--- WHAT IS ASKED ---
Return the full material exactly.

--- RAW DATA ---
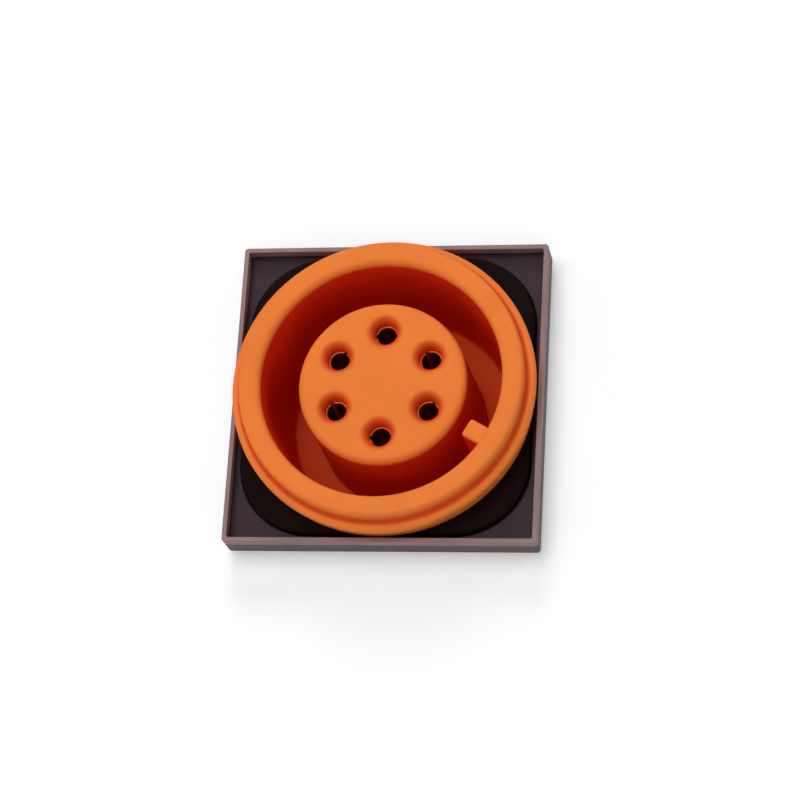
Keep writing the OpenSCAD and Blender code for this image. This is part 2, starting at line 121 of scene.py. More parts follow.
# The photograph's view, from below and from the right
AZIMUTH, ELEVATION, ROLL, FIELD_OF_VIEW = (math.radians(a) for a in (11.0, -19.48, 3.46, 17.644))
CAMERA_DISTANCE = 217.6 * MM
CAMERA_TARGET = Vector((0.537 * MM, 0.0, 0.445 * MM))
SENSOR_MM = 36.0


def length(name, description, default_mm):
    """A length property, given in millimetres and kept in metres."""
    return FloatProperty(
        name=name, description=description, default=default_mm * MM, min=0.0,
        subtype="DISTANCE", unit="LENGTH", precision=5,
    )


class ConnectorSizes(bpy.types.PropertyGroup):
    """Sizes of the dressed pieces that the CAD nodes' boxes don't give."""

    mouth_r: length("Well mouth", "Radius of the well at its mouth", 10.125)
    floor_r: length("Well floor", "Radius of the well at its floor", 9.605)
    well_depth: length("Well depth", "Depth of the well behind the rim", 12.6)
    rim_r: length("Rim", "Outer radius of the rim's end face", 11.845)
    rim_in_round: length("Rim inside", "Rounding of the rim's inner edge", 0.5)
    rim_out_round: length("Rim outside", "Rounding of the rim's outer edge", 0.25)
    step_depth: length("Step", "Depth of the step from the rim to the bead", 1.45)
    step_lean: length("Step lean", "How far the step's wall leans outwards", 0.15)
    step_round: length("Step fillet", "Fillet between the step and the bead", 0.3)
    bead_round: length("Bead", "Rounding of the bead's front edge", 0.35)
    bead_height: length("Bead height", "Height of the bead along the axis", 0.7)
    side_in: length("Side", "How far the flange's side lies inside the bead", 0.29)
    crest_r: length("Thread crest", "Radius of the thread's crest", 11.5)
    thread_pitch: length("Thread pitch", "Distance between two turns", 1.0)
    thread_depth: length("Thread depth", "Height of the thread's ridge", 0.6)
    key_width: length("Key width", "Width of the polarising key", 1.6)
    key_round: length("Key edges", "Rounding of the polarising key's edges", 0.26)
    key_height: length("Key height", "How far the polarising key stands out", 1.7)
    key_back: length("Key set-back", "How far the key ends behind the rim", 0.35)
    key_angle: FloatProperty(
        name="Key angle", description="Angle of the key, seen from the plug's side",
        default=math.radians(-29.4), subtype="ANGLE", unit="ROTATION",
    )
    rib_width: length("Rib width", "Width of the rib that keeps the shell from turning", 2.4)
    rib_height: length("Rib height", "How far that rib stands out from the barrel", 1.2)
    rib_room: length("Rib room", "Clearance round that rib in the plate and its gasket", 0.1)
    insert_r: length("Insert", "Radius of the insert's face", 7.05)
    insert_draft: length("Insert draft", "How much wider the insert is at the floor", 0.15)
    insert_round: length("Insert edge", "Rounding of the insert's front edge", 0.55)
    funnel_r: length("Funnel", "Radius of a funnel at the insert's face", 1.6)
    funnel_depth: length("Funnel depth", "Depth of a funnel", 0.95)
    entry_r: length("Entry", "Radius of the narrow end of a funnel", 0.9)
    socket_r: length("Socket bore", "Radius of the bore that takes a pin", 0.775)
    contact_r: length("Socket", "Outer radius of a socket", 1.2)
    crimp_r: length("Crimp barrel", "Outer radius of a crimp barrel", 1.3)
    crimp_bore_r: length("Crimp bore", "Radius of a crimp bore", 0.9)
    socket_depth: length("Socket depth", "Depth of the bore that takes a pin", 8.8)
    crimp_depth: length("Crimp depth", "Depth of a crimp bore", 5.0)
    window_r: length("Crimp window", "Radius of the window into a crimp bore", 0.3)
    slot_width: length("Slot", "Width of the slot in a socket", 0.3)
    slot_length: length("Slot length", "Length of the slot in a socket", 6.4)
    plate_corner: length("Plate corner", "Corner radius of the bezel plate", 0.3)
    lip_width: length("Lip", "Width of the lip round the bezel plate", 0.4)
    lip_height: length("Lip height", "Height of the lip", 1.2)
    gasket_corner: length("Gasket corner", "Corner radius of the front gasket", 6.2)
    bore_r: length("Plate bore", "Radius of the bore through plate and gaskets", 11.65)
    nut_bore_r: length("Nut bore", "Radius of the nut's bore", 11.225)
    nut_chamfer: length("Nut chamfer", "Width of the chamfer at the nut's flats", 0.15)
    nut_lead: length("Nut lead", "Depth of the lead at each end of the nut's bore", 0.4)
    washer_band: length("Washer band", "Width of the lock washer inside its teeth", 1.25)
    washer_sheet: length("Washer sheet", "Thickness of the lock washer's sheet", 0.5)
    tooth_count: IntProperty(
        name="Teeth", description="Number of teeth on the lock washer", default=20, min=3,
    )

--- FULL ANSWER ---
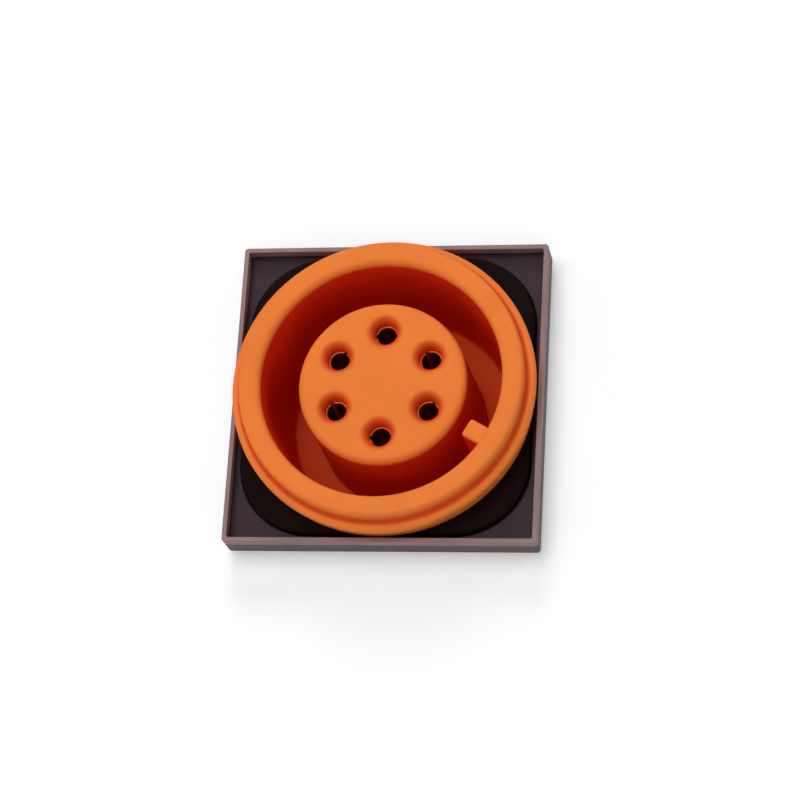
Keep writing the OpenSCAD and Blender code for this image. This is part 2, starting at line 121 of scene.py. More parts follow.
# The photograph's view, from below and from the right
AZIMUTH, ELEVATION, ROLL, FIELD_OF_VIEW = (math.radians(a) for a in (11.0, -19.48, 3.46, 17.644))
CAMERA_DISTANCE = 217.6 * MM
CAMERA_TARGET = Vector((0.537 * MM, 0.0, 0.445 * MM))
SENSOR_MM = 36.0


def length(name, description, default_mm):
    """A length property, given in millimetres and kept in metres."""
    return FloatProperty(
        name=name, description=description, default=default_mm * MM, min=0.0,
        subtype="DISTANCE", unit="LENGTH", precision=5,
    )


class ConnectorSizes(bpy.types.PropertyGroup):
    """Sizes of the dressed pieces that the CAD nodes' boxes don't give."""

    mouth_r: length("Well mouth", "Radius of the well at its mouth", 10.125)
    floor_r: length("Well floor", "Radius of the well at its floor", 9.605)
    well_depth: length("Well depth", "Depth of the well behind the rim", 12.6)
    rim_r: length("Rim", "Outer radius of the rim's end face", 11.845)
    rim_in_round: length("Rim inside", "Rounding of the rim's inner edge", 0.5)
    rim_out_round: length("Rim outside", "Rounding of the rim's outer edge", 0.25)
    step_depth: length("Step", "Depth of the step from the rim to the bead", 1.45)
    step_lean: length("Step lean", "How far the step's wall leans outwards", 0.15)
    step_round: length("Step fillet", "Fillet between the step and the bead", 0.3)
    bead_round: length("Bead", "Rounding of the bead's front edge", 0.35)
    bead_height: length("Bead height", "Height of the bead along the axis", 0.7)
    side_in: length("Side", "How far the flange's side lies inside the bead", 0.29)
    crest_r: length("Thread crest", "Radius of the thread's crest", 11.5)
    thread_pitch: length("Thread pitch", "Distance between two turns", 1.0)
    thread_depth: length("Thread depth", "Height of the thread's ridge", 0.6)
    key_width: length("Key width", "Width of the polarising key", 1.6)
    key_round: length("Key edges", "Rounding of the polarising key's edges", 0.26)
    key_height: length("Key height", "How far the polarising key stands out", 1.7)
    key_back: length("Key set-back", "How far the key ends behind the rim", 0.35)
    key_angle: FloatProperty(
        name="Key angle", description="Angle of the key, seen from the plug's side",
        default=math.radians(-29.4), subtype="ANGLE", unit="ROTATION",
    )
    rib_width: length("Rib width", "Width of the rib that keeps the shell from turning", 2.4)
    rib_height: length("Rib height", "How far that rib stands out from the barrel", 1.2)
    rib_room: length("Rib room", "Clearance round that rib in the plate and its gasket", 0.1)
    insert_r: length("Insert", "Radius of the insert's face", 7.05)
    insert_draft: length("Insert draft", "How much wider the insert is at the floor", 0.15)
    insert_round: length("Insert edge", "Rounding of the insert's front edge", 0.55)
    funnel_r: length("Funnel", "Radius of a funnel at the insert's face", 1.6)
    funnel_depth: length("Funnel depth", "Depth of a funnel", 0.95)
    entry_r: length("Entry", "Radius of the narrow end of a funnel", 0.9)
    socket_r: length("Socket bore", "Radius of the bore that takes a pin", 0.775)
    contact_r: length("Socket", "Outer radius of a socket", 1.2)
    crimp_r: length("Crimp barrel", "Outer radius of a crimp barrel", 1.3)
    crimp_bore_r: length("Crimp bore", "Radius of a crimp bore", 0.9)
    socket_depth: length("Socket depth", "Depth of the bore that takes a pin", 8.8)
    crimp_depth: length("Crimp depth", "Depth of a crimp bore", 5.0)
    window_r: length("Crimp window", "Radius of the window into a crimp bore", 0.3)
    slot_width: length("Slot", "Width of the slot in a socket", 0.3)
    slot_length: length("Slot length", "Length of the slot in a socket", 6.4)
    plate_corner: length("Plate corner", "Corner radius of the bezel plate", 0.3)
    lip_width: length("Lip", "Width of the lip round the bezel plate", 0.4)
    lip_height: length("Lip height", "Height of the lip", 1.2)
    gasket_corner: length("Gasket corner", "Corner radius of the front gasket", 6.2)
    bore_r: length("Plate bore", "Radius of the bore through plate and gaskets", 11.65)
    nut_bore_r: length("Nut bore", "Radius of the nut's bore", 11.225)
    nut_chamfer: length("Nut chamfer", "Width of the chamfer at the nut's flats", 0.15)
    nut_lead: length("Nut lead", "Depth of the lead at each end of the nut's bore", 0.4)
    washer_band: length("Washer band", "Width of the lock washer inside its teeth", 1.25)
    washer_sheet: length("Washer sheet", "Thickness of the lock washer's sheet", 0.5)
    tooth_count: IntProperty(
        name="Teeth", description="Number of teeth on the lock washer", default=20, min=3,
    )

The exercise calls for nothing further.